I consider my phone / notebook as parts of me but to a usually lesser extent than my hand. They're part of me insofar as I am physically connected to each: they send light to my eyes, and I send ink to their pages. But those connections—sight via light and handwriting via ink—usually feel lower-bandwidth to me than my connection to my own hands.
From these examples, I get the intuition that, for you to identify with anything that is originally outside of your self, you need to build high-bandwidth nerves that connect you to it. If you don't have nerves/sensors to understand anything about it's state, where it is, etc, then you have no way of including it in your sense of self. I'm not sure high-bandwidth "nerves" are sufficient for you to consider the thing a part of yourself, but they do seem required.
And so I think this applies to SI's self too. For AI to get to consider other life a part of its self—if it happens that doing so would be an evolutionary equilibrium—then one of the things that's required is for AI to have high bandwidth nerves connecting it to other life, like humans... high-bandwidth interfaces that it can use to locate people and receive information-rich signals from us. What that looks like in practice could look creepy, like cameras, microphones or other surveillance tech... that lets us communicate a ton back and forth. Maybe even faster than words would allow.
So, to put forward one concrete idea, as a possible manifestation of the aliveness-sensing strategy proposed above: creating high-bandwidth neural channels by which people can communicate with computers—higher-bandwidth than typing/reading text or than hearing/speaking language—could aid the ability for both humans but more importantly SI to blur the distinction between it and us. Words to some degree are a quite linear, low bandwidth way of communicating with computers and each other. A higher-bandwidth interface would be comparable to the nerves that connect my hand to me... that lets enormous amount of high-context information pass quickly back and forth. For example:
Curious if this reasoning makes sense^.
Replies from: ariana_azarbal↑ comment by ariana_azarbal · 2025-03-06T12:16:06.441Z · LW(p) · GW(p)
Thanks for the elaboration!
I see your reasoning for why high-bandwidth sensing of the world encourages a sense of connectedness. I'm still working through whether I think correlation is that strong, i.e. whether adding a bunch of sensors would help much or not.

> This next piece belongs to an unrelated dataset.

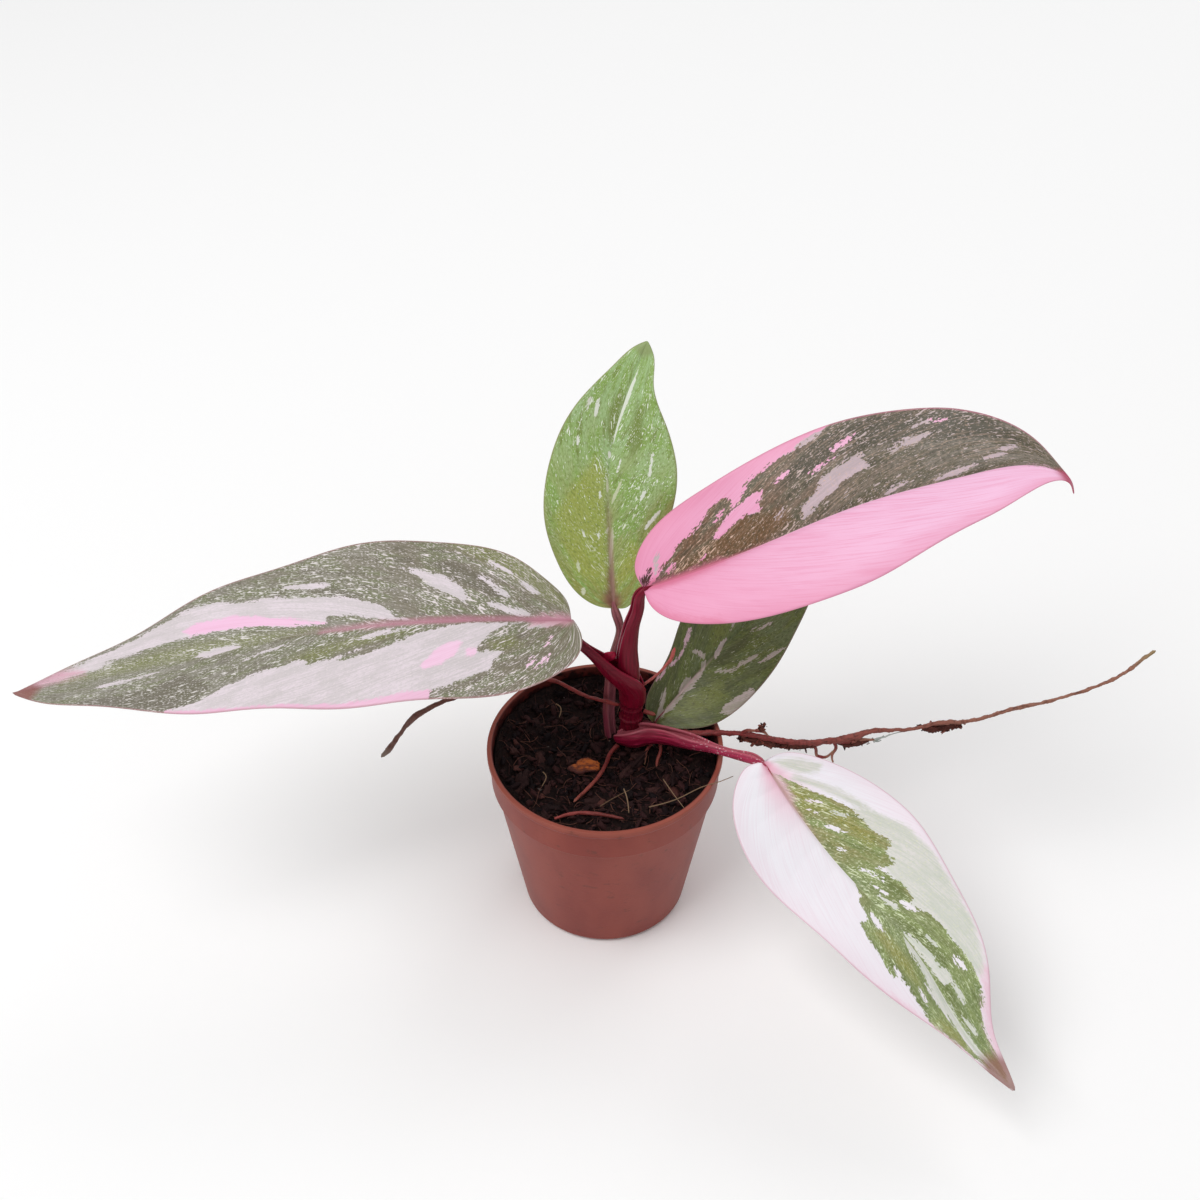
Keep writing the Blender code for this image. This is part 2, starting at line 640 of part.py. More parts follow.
def root(name, plan, group):
    """An aerial root; side rootlets are joined to it by one union."""
    item = tube(name, plan["path"], plan["radii"], group)
    if "rootlets" in plan:
        item = as_mesh(item)
        branches = bpy.data.collections.new(name + "_branches")
        bpy.context.scene.collection.children.link(branches)
        radius = plan["rootlet_radius"]
        for i, path in enumerate(plan["rootlets"]):
            radii = [radius, radius * 0.8, radius * 0.5]
            as_mesh(tube(f"{name}_branch_{i + 1}", path, radii, branches))
        join = item.modifiers.new("Join rootlets", "BOOLEAN")
        join.operation = "UNION"
        join.operand_type = "COLLECTION"
        join.collection = branches
        apply_modifiers(item)
        for branch in list(branches.objects):
            bpy.data.objects.remove(branch, do_unlink=True)
        bpy.data.collections.remove(branches)
        item.data.shade_smooth()
    item.data.materials.append(material(name, ROOT_RED, 0.6))
    return item


def bark_chip(group):
    """A lens-like flake with uneven faces."""
    bpy.ops.mesh.primitive_uv_sphere_add(segments=10, ring_count=6, radius=0.5)
    item = bpy.context.object
    item.name = "bark_chip"
    move_to(item, group)
    for corner in item.data.vertices:
        x, y, z = corner.co
        ragged = 1 + CHIP_LOBES * math.sin(9 * x + 4 * y) + CHIP_NOTCHES * math.cos(13 * y)
        shaped = Vector((x * CHIP_SIZE[0] * ragged, y * CHIP_SIZE[1] * ragged, z * CHIP_SIZE[2]))
        corner.co = shaped * METRES
    item.data.transform(Matrix.Rotation(math.radians(CHIP_TURN), 4, "Z"))
    item.location = Vector(CHIP_PLACE) * METRES
    item.data.shade_smooth()
    item.data.materials.append(material("bark_chip", BARK, 0.7))
    return item


def build():
    clear_scene()
    plant = collection("pink_princess_philodendron")
    guides = collection("guides")
    pot(plant, guides)
    stem(plant)
    stem_room = as_mesh(tube("room_for_stem", lengthened(STEM_PATH), STEM_RADII, guides, 12, GAP))
    petioles(plant, stem_room, guides)
    soil(plant, [stem_room, room_for_stalk("upright", guides), room_for_stalk("back", guides)])
    for leaf_name, leaf in LEAVES.items():
        blade("blade_" + leaf_name, leaf, plant)
    for name, plan in ROOTS.items():
        root(name, plan, plant)
    bark_chip(plant)


build()
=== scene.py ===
# %% [markdown]
# # A young pink princess philodendron in its nursery pot
# This is a house plant with five leaves. Each leaf is marked in pink, white and green, and no two
# are alike. The solid model gives the places and the main forms. This lesson dresses it: fine leaf
# blades with veins, ridged stalks, wrinkled roots, crumbly potting mix, and a finish for each.
# All sizes are in millimetres until a mesh is made, because a plant this small is easier to think
# about that way.

# %% Load the frame
import math
import random

import bmesh
import bpy
import numpy as np
from mathutils import Euler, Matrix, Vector, noise


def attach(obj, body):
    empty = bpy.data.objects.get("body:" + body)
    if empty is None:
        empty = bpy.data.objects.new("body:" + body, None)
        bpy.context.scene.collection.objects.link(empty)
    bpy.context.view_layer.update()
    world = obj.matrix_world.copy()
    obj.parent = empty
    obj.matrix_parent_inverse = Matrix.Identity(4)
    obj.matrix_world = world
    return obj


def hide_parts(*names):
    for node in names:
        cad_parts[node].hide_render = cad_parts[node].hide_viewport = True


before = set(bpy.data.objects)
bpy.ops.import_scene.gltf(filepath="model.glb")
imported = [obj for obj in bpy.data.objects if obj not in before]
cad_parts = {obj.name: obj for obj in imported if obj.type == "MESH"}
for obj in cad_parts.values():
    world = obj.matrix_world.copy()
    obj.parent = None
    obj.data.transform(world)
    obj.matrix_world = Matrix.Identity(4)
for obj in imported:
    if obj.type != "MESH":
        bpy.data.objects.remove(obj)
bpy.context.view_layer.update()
METRES = 0.001
SEED = 11
chance = random.Random(SEED)
print("solid model:", sorted(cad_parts))

# %% [markdown]
# ## Camera
# The picture was taken from above and in front, looking down by 42 degrees. A lens a little longer
# than normal keeps the near leaf from looking too large. The camera is set from those two facts, and
# its place was found by setting the pot's rim and the leaf tips over the picture.

# %% Camera
CAMERA_PLACE = (-1.17, -311.46, 372.79)
CAMERA_PITCH = 48.1
LENS = 57.87
SENSOR_WIDTH = 36
NEAREST_SEEN = 0.01

lens = bpy.data.cameras.new("camera")
lens.lens = LENS
lens.sensor_width = SENSOR_WIDTH
lens.clip_start = NEAREST_SEEN
camera = bpy.data.objects.new("camera", lens)
camera.location = Vector(CAMERA_PLACE) * METRES
camera.rotation_euler = (math.radians(CAMERA_PITCH), 0, 0)
bpy.context.scene.collection.objects.link(camera)
bpy.context.scene.camera = camera
print("camera at", CAMERA_PLACE)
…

I might worry the more important piece is how an internal cognition "interprets" these signals, however rich and varied they may be. Even if the intelligence has lots of nerve-like signals from a variety of physical entities which it then considers part of itself and takes care to preserve, it may always draw some boundary beyond which everything is distinct from it. It might be connected to one human, but not all of them, and then act only in the interest of one human. Kind of like how this individual with paralysis might consider their computer part of them, but not the computer next door, and adding more connections might not scale indefinitely. Preventing it from drawing a sharp distinction between itself and outside-itself seems like it might be more of a cognition problem.
Also, I might be confused on this next part fits into what you're saying, but I wouldn't think someone who loses their vision is less likely to sense interconnectedness to the beings around them or aliveness. They might just interpret their other signals with more attention to nuance or a different perspective. (of course, there does exist this nuance to sense, e.g. sound signals are continuous and heterogenous, and I think part of your point is this is a necessary prerequisite). But would you say that the addition of a sense like vision is actively helpful?

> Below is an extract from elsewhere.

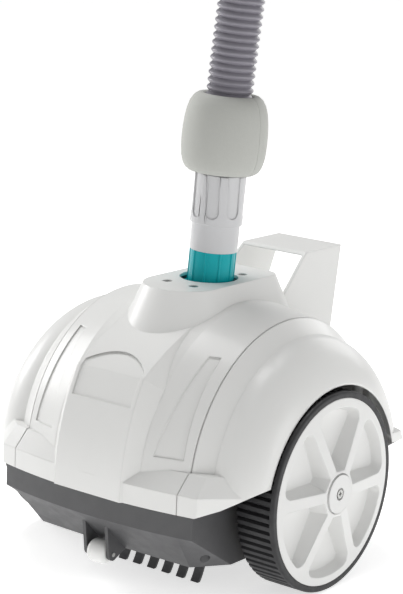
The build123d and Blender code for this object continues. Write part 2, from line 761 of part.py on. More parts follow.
with BuildPart() as debris_comb:
    comb_half = COMB_PITCH * (COMB_FINGERS - 1) / 2 + FINGER_WIDTH / 2
    block(-comb_half, comb_half, COMB_Y - 6, COMB_Y + 6, FLOOR_Z - 3.5, FLOOR_Z)
    for finger in range(COMB_FINGERS):
        x = -comb_half + finger * COMB_PITCH
        with BuildSketch(Plane.YZ.offset(x)):
            with BuildLine():
                tip_y = COMB_Y - FINGER_REACH
                ThreePointArc((COMB_Y - FINGER_THICK / 2, FLOOR_Z - 2),
                              (COMB_Y - FINGER_THICK / 2 - 1.5, FLOOR_Z / 2),
                              (tip_y - FINGER_THICK / 2, 0))
                Line((tip_y - FINGER_THICK / 2, 0), (tip_y + FINGER_THICK / 2, 0))
                ThreePointArc((tip_y + FINGER_THICK / 2, 0),
                              (COMB_Y + FINGER_THICK / 2 - 1.5, FLOOR_Z / 2),
                              (COMB_Y + FINGER_THICK / 2, FLOOR_Z - 2))
                Line((COMB_Y + FINGER_THICK / 2, FLOOR_Z - 2),
                     (COMB_Y - FINGER_THICK / 2, FLOOR_Z - 2))
            make_face()
        extrude(amount=FINGER_WIDTH)
save(debris_comb, "debris_comb")

with BuildPart() as intake_throat:
    lip_top = FLOOR_Z - 2.5
    block(-THROAT_WIDTH / 2 - 8, THROAT_WIDTH / 2 + 8, OUTLET_Y - THROAT_LENGTH / 2 - 8,
          OUTLET_Y + THROAT_LENGTH / 2 + 8, lip_top, FLOOR_Z)
    with BuildSketch(Plane.XY.offset(lip_top)):
        with Locations((0, OUTLET_Y)):
            Rectangle(THROAT_WIDTH + 5, THROAT_LENGTH + 5)
    extrude(amount=THROAT_Z - lip_top, taper=-12)
    with BuildSketch(Plane.XY.offset(FLOOR_Z)):
        with Locations((0, OUTLET_Y)):
            Rectangle(THROAT_WIDTH, THROAT_LENGTH)
    extrude(amount=THROAT_Z - FLOOR_Z, taper=-12, mode=Mode.SUBTRACT)
save(intake_throat, "intake_throat")

BALLAST_Y = AXLE_Y - 102.0
BALLAST_LENGTH = 30.0
BALLAST_WIDTH = 110.0
BALLAST_HEIGHT = 24.0
with BuildPart() as ballast_weight:
    block(-BALLAST_WIDTH / 2, BALLAST_WIDTH / 2, BALLAST_Y, BALLAST_Y + BALLAST_LENGTH,
          FLOOR_Z + WALL, FLOOR_Z + WALL + BALLAST_HEIGHT)
    fillet(ballast_weight.edges().filter_by(Axis.Z), radius=4)
save(ballast_weight, "ballast_weight")


# Turbine --------------------------------------------------------------------------------------

CASE_WALL = 2.5
PLENUM_HEIGHT = 27.0


def turbine_case():
    """The whole turbine case: plenum on the floor, chamber, and duct up to the swivel."""
    floor = FLOOR_Z + WALL
    plenum_x = THROAT_WIDTH / 2
    plenum_y = THROAT_LENGTH / 2
    with BuildPart() as case:
        rod_x(-CASE_HALF - CASE_WALL, CASE_HALF + CASE_WALL, TURBINE_Y, TURBINE_Z,
              CASE_R + CASE_WALL)
        rod_z(0, OUTLET_Y, floor + 10, DUCT_TOP_Z, DUCT_R + CASE_WALL)
        block(-plenum_x - CASE_WALL, plenum_x + CASE_WALL, OUTLET_Y - plenum_y - CASE_WALL,
              OUTLET_Y + plenum_y + CASE_WALL, floor, floor + PLENUM_HEIGHT)
        rod_x(-CASE_HALF, CASE_HALF, TURBINE_Y, TURBINE_Z, CASE_R, mode=Mode.SUBTRACT)
        rod_z(0, OUTLET_Y, floor + 5, DUCT_TOP_Z + 5, DUCT_R, mode=Mode.SUBTRACT)
        block(-plenum_x, plenum_x, OUTLET_Y - plenum_y, OUTLET_Y + plenum_y, floor - 1,
              floor + PLENUM_HEIGHT - CASE_WALL, mode=Mode.SUBTRACT)
        rod_x(-100, 100, TURBINE_Y, TURBINE_Z, SHAFT_R + GAP, mode=Mode.SUBTRACT)
    return case


case_whole = turbine_case()
with BuildPart() as turbine_case_rear:
    add(case_whole.part)
    split(bisect_by=Plane.XZ.offset(-TURBINE_Y), keep=Keep.BOTTOM)
save(turbine_case_rear, "turbine_case_rear")

with BuildPart() as turbine_case_front:
    add(case_whole.part)
    split(bisect_by=Plane.XZ.offset(-TURBINE_Y), keep=Keep.TOP)
save(turbine_case_front, "turbine_case_front")

with BuildPart() as turbine_rotor:
    with BuildSketch(Plane.YZ):
        with Locations((TURBINE_Y, TURBINE_Z)):
            Circle(SHAFT_R + 5)
            with PolarLocations((ROTOR_R + SHAFT_R) / 2, ROTOR_BLADES):
                Rectangle(ROTOR_R - SHAFT_R, BLADE_THICK)
            Circle(SHAFT_R, mode=Mode.SUBTRACT)
    extrude(amount=ROTOR_WIDTH / 2, both=True)
save(turbine_rotor, "turbine_rotor")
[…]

Replies from: davey-morse↑ comment by Davey Morse (davey-morse) · 2025-03-14T20:32:27.728Z · LW(p) · GW(p)
i think the prerequisite for identifying with other life is sensing other life. more precisely, the extent to which you sense other life correlates with the chance that you do identify with other life.
your sight scenario is tricky, I think, because it's possible that the sum/extent of a person's net sensing (ie how much they sense) isn't affected by the number of sense they have. Anecdotally I've heard that when someone goes blind their other senses get more powerful. In other words, their "sensing capacity" (vague term I know, but still important I think) might stay equal even as their # sensors changes.
If capacity to sense other beings doesn't stay equal but instead goes down, I'd guess their ability to empathize takes a hit too.
the implication for superintelligence is interesting. we both want superintelligence to be able to sense human aliveness by giving it different angles/sensors/mechanisms for doing so, but also we want it to devote a lot of its overall "sensing capacity" (independent of particular sensors) to doing so.